Pest controllers say plagues of rats are sneaking in through people’s toilets and letterboxes

2020 has thrown some unexpected events at us and this is no doubt one of them.

Emily Sergeant Emily Sergeant - 15th October 2020
Vincent J Musti / Nat Geo

It’s fair to say that 2020 has thrown some unexpected events at us so far and this is only going to add to that list.

Pest controllers have revealed that plagues of rats are finding their way into homes across the UK this autumn/winter by sneaking in through people’s toilets and letterboxes.

According to pest control firm, Rentokil, there has been a 22% in call-outs to deal with rats in the past month.

It seems that these groups of rodents are “so brave” and “confident” that they are no longer waiting around for dusk to fall and will instead go on the hunt for food in broad daylight, and some pest control experts have even claimed that six out of ten rats they’ve come face to face with didn’t even turn around and run away and rather just stood there and eyeballed their potential captors.

Well, let’s be honest, clambering through letterboxes and toilets does seem like hard work, so they’re understandably going to be starving.
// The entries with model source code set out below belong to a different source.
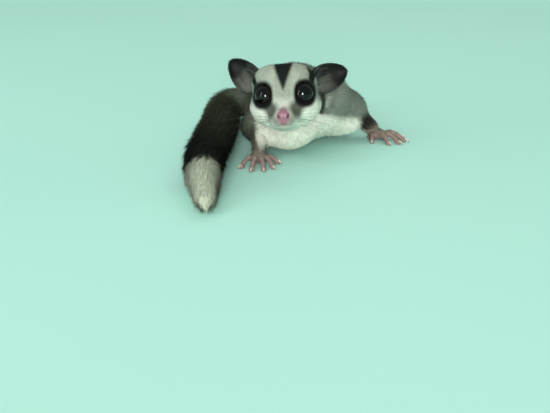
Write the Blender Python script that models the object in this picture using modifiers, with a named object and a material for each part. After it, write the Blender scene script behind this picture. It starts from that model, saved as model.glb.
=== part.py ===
"""A sugar glider at life size, crouching low on all fours with its face up and one hand out to its left.

+Z is up, the face looks along -Y and the animal's left is +X. The solids reach the tips of the coat.
The flesh is a smooth union of rounded masses, which is then parted into named pieces by thin cuts.
All the sizes below are in millimetres, and MM turns them into Blender's metres.
"""

import math

import bmesh
import bpy
import numpy as np
from mathutils import Matrix, Vector

MM = 0.001

# Driving dimensions
HEAD_HEIGHT = 31.0
HEAD_PITCH = 12.0
HEAD_YAW = 4.0
HEAD_ROLL = 4.0
EYE_RADIUS = 4.7
EAR_LENGTH = 19.6
EAR_WIDTH = 12.5
EAR_DEPTH = 8.6
EAR_TAPER = 0.23
EAR_THICKNESS = 1.2
# Each ear's lean above the level in degrees, its sweep back and its turn outward
EAR_SET_LEFT = (18.5, 0.60, 0.30)
EAR_SET_RIGHT = (45.5, 0.40, 0.20)
EYELID_REACH = 1.17
EYELID_ROUNDNESS = 1.1
TAIL_RADIUS = 9.8
DIGIT_RADIUS = 1.2
CLAW_RADIUS = 0.55

# How the pieces are made
GAP = 0.4
WIDE_GAP = 0.6
CELL_MARGIN = 1.3
FLAT = 0.2
SUNK = 0.25
SIDES = 16
BALL_SIDES = 24
BALL_RINGS = 16
BODY_BLEND = 7.0
HEAD_BLEND = 4.0
HOLLOW_BLEND = 1.5
PAW_BLEND = 1.6
BODY_VOXEL = 1.0
CELL_VOXEL = 1.0
PAW_VOXEL = 0.4
CUTTER_VOXEL = 0.6
BODY_TRIANGLES = 4000
TAIL_TRIANGLES = 1300
CELL_TRIANGLES = 220
CUTTER_TRIANGLES = 800
PAW_TRIANGLES = 420
SHARE_AFTER_CUTS = 0.36
SETTLE_STEPS = 5
STEP_PROBE = 0.02
LEAST_SLOPE = 0.2

# The pose: where each joint is, from the middle of the head over the floor
SHOULDER_LEFT, ELBOW_LEFT, WRIST_LEFT = (21, 32, 24), (31, 41, 16.5), (43, 46, 6.2)
SHOULDER_RIGHT, ELBOW_RIGHT, WRIST_RIGHT = (-7.5, 29, 21), (-13, 23.5, 12), (-11.5, 7, 6.2)
KNEE_LEFT, ANKLE_LEFT = (25, 54, 10), (19, 78, 6.5)
KNEE_RIGHT, ANKLE_RIGHT = (-13.5, 54, 10), (-10.5, 78, 6.5)
HAND_HEADING_LEFT, HAND_HEADING_RIGHT = -40.0, -88.0
FOOT_HEADING_LEFT, FOOT_HEADING_RIGHT = -84.0, -98.0

# The tail's line from the rump round to the front, each point with its share of TAIL_RADIUS
TAIL_ROUTE = (
    ((-9, 87, 11.4), 0.86),
    ((-19, 87, 9.8), 0.86),
    ((-27.5, 79, 9.0), 0.89),
    ((-30.5, 62, 9.2), 0.95),
    ((-30.5, 42, 9.8), 1.04),
    ((-31, 22, 9.8), 1.05),
    ((-32, 2, 9.8), 1.04),
    ((-33, -18, 9.4), 0.98),
    ((-32.5, -37, 8.4), 0.86),
    ((-31, -52, 6.8), 0.67),
    ((-30, -61, 5.0), 0.46),
)
TAIL_STEPS = 3
TAIL_CUTS = (2.33, 4.67, 8.33)

COLOURS = {
    "grey_fur": ((0.20, 0.21, 0.19), 0.9),
    "white_fur": ((0.72, 0.74, 0.62), 0.9),
    "dark_fur": ((0.025, 0.025, 0.02), 0.9),
    "ear_skin": ((0.11, 0.10, 0.09), 0.7),
    "pink_skin": ((0.50, 0.30, 0.28), 0.6),
    "nose_skin": ((0.52, 0.22, 0.24), 0.45),
    "eye": ((0.006, 0.006, 0.008), 0.04),
}


# Rounded masses, each of which knows its distance field and its own primitives


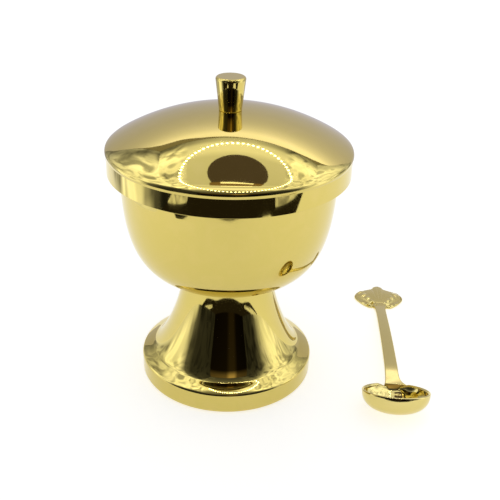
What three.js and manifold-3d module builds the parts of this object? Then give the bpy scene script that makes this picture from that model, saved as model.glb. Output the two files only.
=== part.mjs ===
// An incense boat of spun and turned brass, gold plated, with its spoon lying beside it.
// Millimetres, +Z up. The table is z = 0 and the boat's own axis is vertical.
import * as THREE from "three";
import { mergeVertices } from "three/addons/utils/BufferGeometryUtils.js";
import Module from "manifold-3d";

// Foot: a trumpet spun from one sheet, open underneath
const FOOT_RADIUS = 34.2; // upright wall at the base
const FOOT_HEIGHT = 43.5; // table to the seat under the bowl
const FOOT_WALL = 1.0; // thickness of the sheet
const FOOT_WALL_HEIGHT = 8; // table to where the shoulder begins
const FOOT_SHOULDER_RADIUS = 1.4; // rounding of the shoulder
const FOOT_SHOULDER_TURN = 57; // degrees that the shoulder turns through
const FOOT_SLOPE_RADIUS = 40; // slower rounding that follows the shoulder
const FOOT_SLOPE_TURN = 63; // degrees from upright where it gives way to the sweep up the stem
const FOOT_EDGE_RADIUS = 2.6; // rounding of the edge on the table
const FOOT_FLANGE_WIDTH = 4.5; // flat that is turned inwards to stand on
const STEM_RADIUS = 17.3; // top of the foot
const STEM_TAPER = 8; // degrees from upright at the top
const STEM_EDGE_RADIUS = 0.7; // rounding of the top edge
const STEM_LOW_PULL = 0.12; // how long the sweep keeps the slope's heading, as a share of its length
const STEM_HIGH_PULL = 0.45; // how early it takes the heading of its top, as a share of its length

// Bowl: spun from one sheet, with its rim rolled outwards
const BOWL_HEIGHT = 53; // floor to the top of the rolled rim
const BOWL_RADIUS = 40.35; // upright side
const BOWL_WALL = 1.0; // thickness of the sheet
const BOWL_FLOOR_RADIUS = 16; // flat that sits on the foot
const BOWL_FLOOR_RISE = 12.6; // degrees at which the belly leaves the floor
const BELLY_FLOOR_PULL = 0.6; // how long the belly keeps the floor's heading, as a share of its width
const BELLY_SIDE_PULL = 0.83; // how early it takes the side's heading, as a share of its height
const RIM_FLARE = 1.2; // how far the side leans out under the rim
const RIM_FLARE_HEIGHT = 8; // over which it leans out
const RIM_ROLL_RADIUS = 1.4; // half the thickness of the rolled rim

// Lid: spun from one sheet, with a skirt outside the bowl's rim
const LID_WALL = 0.9; // thickness of the sheet
const LID_CLEARANCE = 0.75; // round the rolled rim, inside the skirt
const LID_SEAT_GAP = 0.3; // between the rolled rim and the shoulder that rests on it
const LID_SKIRT_HEIGHT = 7.1; // lower edge to the rounding above it
const LID_EDGE_RADIUS = 1.6; // rounding between the skirt and the shoulder
const LID_EDGE_STAND = 0.3; // how far the rounding stands out past the skirt
const LID_SHOULDER_RADIUS = 14.6; // where the dome turns down towards the edge
const LID_SHOULDER_TURN = 41; // degrees from level where the shoulder meets the rounding
const LID_DOME_TURN = 30.8; // degrees from level where the dome meets the shoulder

// Knob: turned solid, with a tapped hole in its foot
const KNOB_HEIGHT = 12.1;
const KNOB_BASE_RADIUS = 4.15;
const KNOB_TOP_RADIUS = 5.45;
const KNOB_EDGE_RADIUS = 0.9; // rounding of the top edge
const KNOB_SEAT_MARGIN = 0.7; // flat on the crown, outside the knob's foot

// Fixing of the knob: a slotted screw and a washer under the dome
const SCREW_RADIUS = 1.5;
const SCREW_GRIP = 6.5; // length inside the knob
const SCREW_HEAD_RADIUS = 2.9;
const SCREW_HEAD_HEIGHT = 1.9;
const SCREW_HEAD_BEVEL = 0.6;
const SCREW_SLOT_WIDTH = 0.8;
const SCREW_SLOT_DEPTH = 0.9;
const KNOB_WASHER_RADIUS = 4.2;
const KNOB_WASHER_THICKNESS = 0.6;

// Fixing of the bowl: a stud brazed to its floor, with a washer and a nut inside the foot
const STUD_RADIUS = 2.5;
const STUD_TAIL = 3; // length below the nut
const STUD_BEVEL = 0.6; // round its lower end
const BOWL_WASHER_RADIUS = 7.5;
const BOWL_WASHER_THICKNESS = 1.0;
const NUT_ACROSS_FLATS = 8;
const NUT_HEIGHT = 4;
const THREAD_CLEARANCE = 0.15; // round a screw or stud, in its own thread
const HOLE_CLEARANCE = 0.4; // round a screw or stud, in a sheet or washer
const BORE_END_GAP = 1; // between the screw's end and the end of its hole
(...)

Nothing’s getting in the way of a meal.


Providing a little more insight, a spokesperson for Rentokil told The Sun that: “Data released today by Rentokil Pest Control shows a 22% increase in rat enquiries compared to the average over the past six years. Six in 10 of the 121 technicians we asked said they believed the lockdown period from March-June had caused rodents to become more confident, with rats entering homes through toilets and letterboxes.”


They added: “Rats have also increasingly been seen in broad daylight, despite being nocturnal creatures.

“This suggests businesses generating less waste during the lockdown period in the first half of this year, combined with larger nest sizes, has forced rodents to search for food during the day.

“The increase in enquiries could be attributed in part to the mild winter experienced last year, which may have extended the rodent breeding season and this could also mean that a larger population of rats will be heading indoors as the weather cools, to search for food, water and safe harbourage.”



It’s important to remember that not all rats mean harm though – just look at last month’s headline-grabbing hero rat that was awarded a PDSA Gold Medal for bravery after detecting a number of deadly landmines in Cambodia – but if you are concerned, maybe it’s best just to give Rentokil a call.